== DATASET
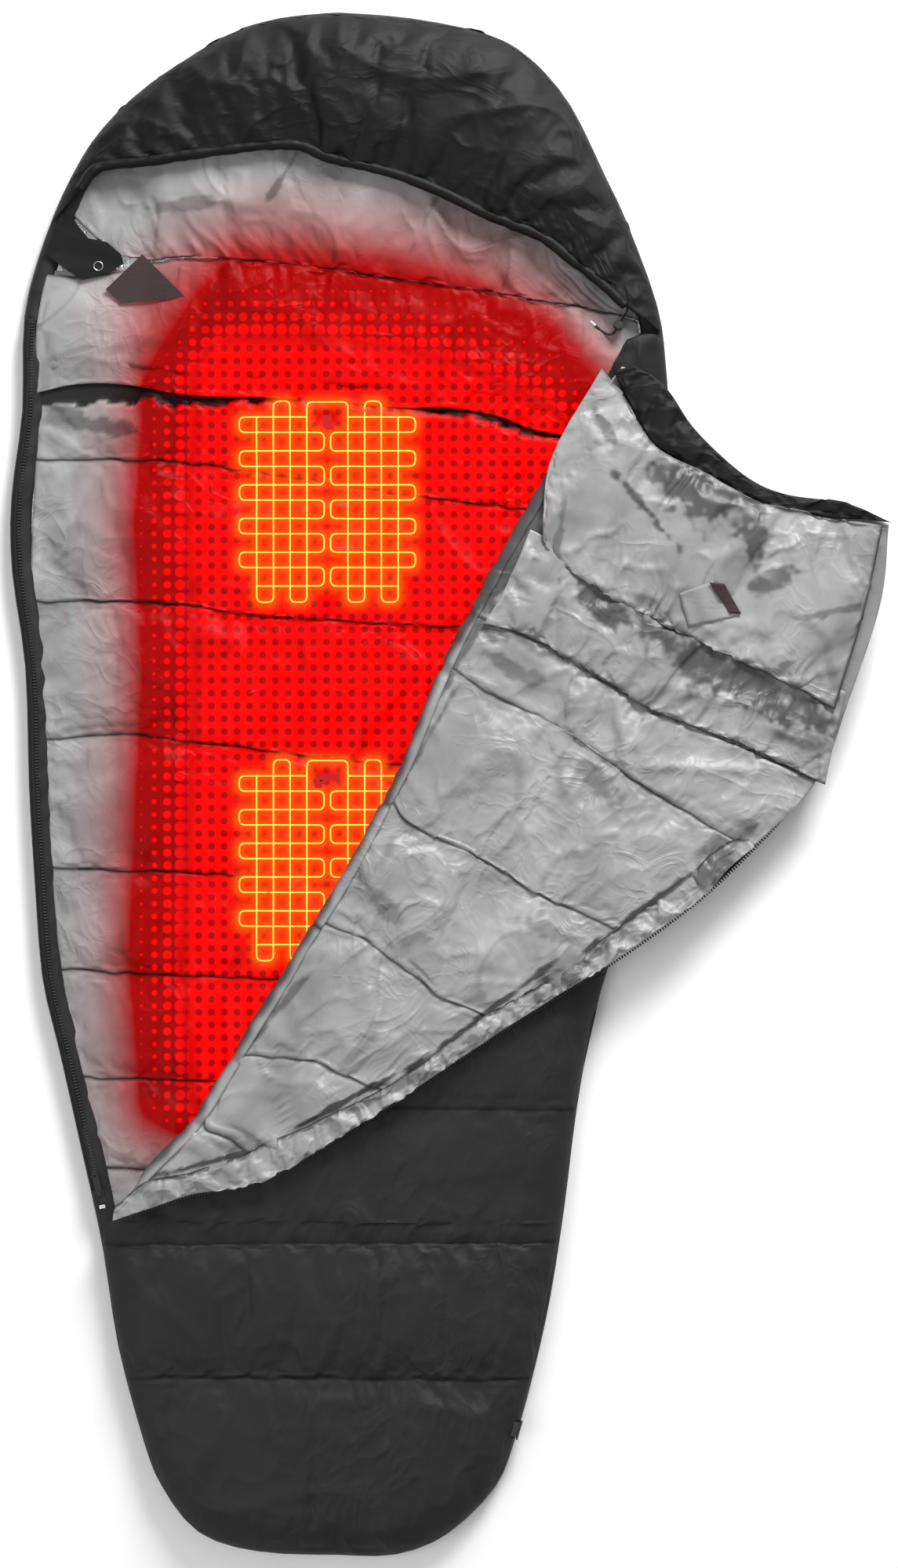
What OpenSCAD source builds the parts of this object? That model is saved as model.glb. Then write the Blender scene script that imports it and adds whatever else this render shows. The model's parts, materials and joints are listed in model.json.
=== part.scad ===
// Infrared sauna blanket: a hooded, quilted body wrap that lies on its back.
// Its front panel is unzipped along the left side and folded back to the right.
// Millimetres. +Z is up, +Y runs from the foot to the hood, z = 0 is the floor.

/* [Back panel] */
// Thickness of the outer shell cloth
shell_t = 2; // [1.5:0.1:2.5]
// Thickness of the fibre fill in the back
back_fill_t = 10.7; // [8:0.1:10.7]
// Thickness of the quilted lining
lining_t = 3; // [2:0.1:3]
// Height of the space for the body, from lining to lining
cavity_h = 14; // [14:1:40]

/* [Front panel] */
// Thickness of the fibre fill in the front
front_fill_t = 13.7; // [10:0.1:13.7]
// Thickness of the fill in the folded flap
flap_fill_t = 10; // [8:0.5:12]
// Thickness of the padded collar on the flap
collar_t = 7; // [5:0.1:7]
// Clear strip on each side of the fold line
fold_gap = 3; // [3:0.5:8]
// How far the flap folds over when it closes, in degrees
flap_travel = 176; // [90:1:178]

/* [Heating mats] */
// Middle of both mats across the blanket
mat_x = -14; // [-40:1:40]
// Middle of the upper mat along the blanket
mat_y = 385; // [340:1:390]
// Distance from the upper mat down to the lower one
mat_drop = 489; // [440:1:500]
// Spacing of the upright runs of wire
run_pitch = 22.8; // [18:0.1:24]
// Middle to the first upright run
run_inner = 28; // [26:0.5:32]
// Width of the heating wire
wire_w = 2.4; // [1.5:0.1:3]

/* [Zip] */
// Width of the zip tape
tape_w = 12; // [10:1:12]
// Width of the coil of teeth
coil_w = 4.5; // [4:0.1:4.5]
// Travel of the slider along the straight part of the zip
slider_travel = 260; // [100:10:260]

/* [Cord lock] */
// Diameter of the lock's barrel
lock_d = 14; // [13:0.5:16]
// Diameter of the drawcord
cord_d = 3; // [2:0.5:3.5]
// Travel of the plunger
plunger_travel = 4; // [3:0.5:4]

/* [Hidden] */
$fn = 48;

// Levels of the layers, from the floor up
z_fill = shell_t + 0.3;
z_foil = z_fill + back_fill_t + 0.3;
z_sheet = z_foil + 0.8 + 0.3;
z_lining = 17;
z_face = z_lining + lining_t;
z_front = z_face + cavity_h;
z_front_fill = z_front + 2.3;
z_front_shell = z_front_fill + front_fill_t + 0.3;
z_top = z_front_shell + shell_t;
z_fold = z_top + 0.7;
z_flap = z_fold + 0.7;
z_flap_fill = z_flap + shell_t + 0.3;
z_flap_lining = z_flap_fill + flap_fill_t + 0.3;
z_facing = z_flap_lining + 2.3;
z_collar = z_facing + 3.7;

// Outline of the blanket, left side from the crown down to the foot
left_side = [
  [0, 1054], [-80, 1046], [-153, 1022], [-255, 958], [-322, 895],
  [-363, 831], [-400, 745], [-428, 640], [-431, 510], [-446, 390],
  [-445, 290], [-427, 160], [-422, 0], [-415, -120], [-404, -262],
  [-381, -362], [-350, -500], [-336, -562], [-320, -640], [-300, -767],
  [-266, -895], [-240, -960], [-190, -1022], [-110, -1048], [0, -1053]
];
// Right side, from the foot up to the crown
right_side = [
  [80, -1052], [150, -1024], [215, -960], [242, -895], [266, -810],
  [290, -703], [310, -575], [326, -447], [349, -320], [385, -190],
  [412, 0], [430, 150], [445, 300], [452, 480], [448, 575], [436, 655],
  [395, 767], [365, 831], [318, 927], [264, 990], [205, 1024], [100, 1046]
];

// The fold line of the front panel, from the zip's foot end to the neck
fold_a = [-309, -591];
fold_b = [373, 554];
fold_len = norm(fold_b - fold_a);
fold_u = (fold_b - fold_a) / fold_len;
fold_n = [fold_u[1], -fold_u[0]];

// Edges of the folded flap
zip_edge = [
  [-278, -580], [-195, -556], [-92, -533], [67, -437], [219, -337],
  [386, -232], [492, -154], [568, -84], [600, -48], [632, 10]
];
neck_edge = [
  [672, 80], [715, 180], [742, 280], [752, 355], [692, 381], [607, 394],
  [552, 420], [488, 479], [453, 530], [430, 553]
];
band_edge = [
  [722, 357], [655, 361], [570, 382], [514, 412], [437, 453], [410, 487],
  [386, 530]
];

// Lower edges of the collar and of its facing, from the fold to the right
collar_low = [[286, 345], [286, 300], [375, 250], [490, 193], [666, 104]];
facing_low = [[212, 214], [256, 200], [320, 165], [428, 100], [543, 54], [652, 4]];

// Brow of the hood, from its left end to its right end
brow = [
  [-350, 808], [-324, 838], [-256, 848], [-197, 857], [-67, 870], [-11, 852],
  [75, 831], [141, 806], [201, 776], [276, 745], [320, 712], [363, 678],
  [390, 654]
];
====
== DATASET
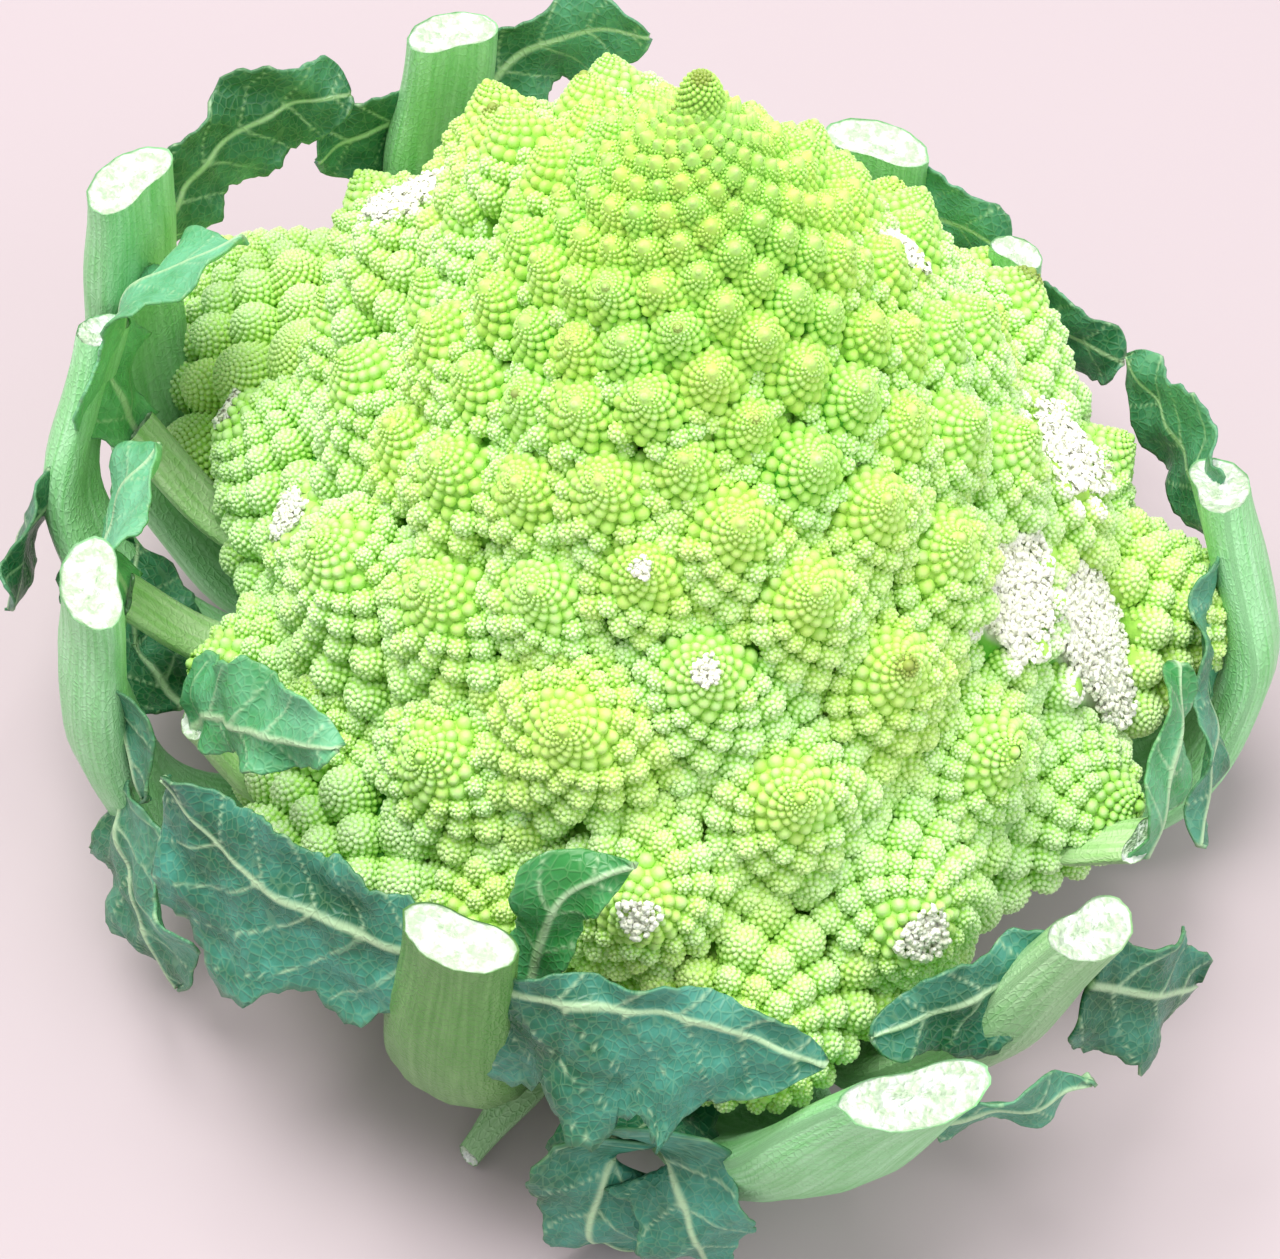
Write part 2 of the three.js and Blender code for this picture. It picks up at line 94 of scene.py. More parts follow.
====
* _WHAT YOU SHOULD DO_
Return verbatim the lines that run from the line containing "What OpenSCAD source" through the line containing "is the floor.", inclusive.

* _SOLUTION BELOW_
What OpenSCAD source builds the parts of this object? That model is saved as model.glb. Then write the Blender scene script that imports it and adds whatever else this render shows. The model's parts, materials and joints are listed in model.json.
=== part.scad ===
// Infrared sauna blanket: a hooded, quilted body wrap that lies on its back.
// Its front panel is unzipped along the left side and folded back to the right.
// Millimetres. +Z is up, +Y runs from the foot to the hood, z = 0 is the floor.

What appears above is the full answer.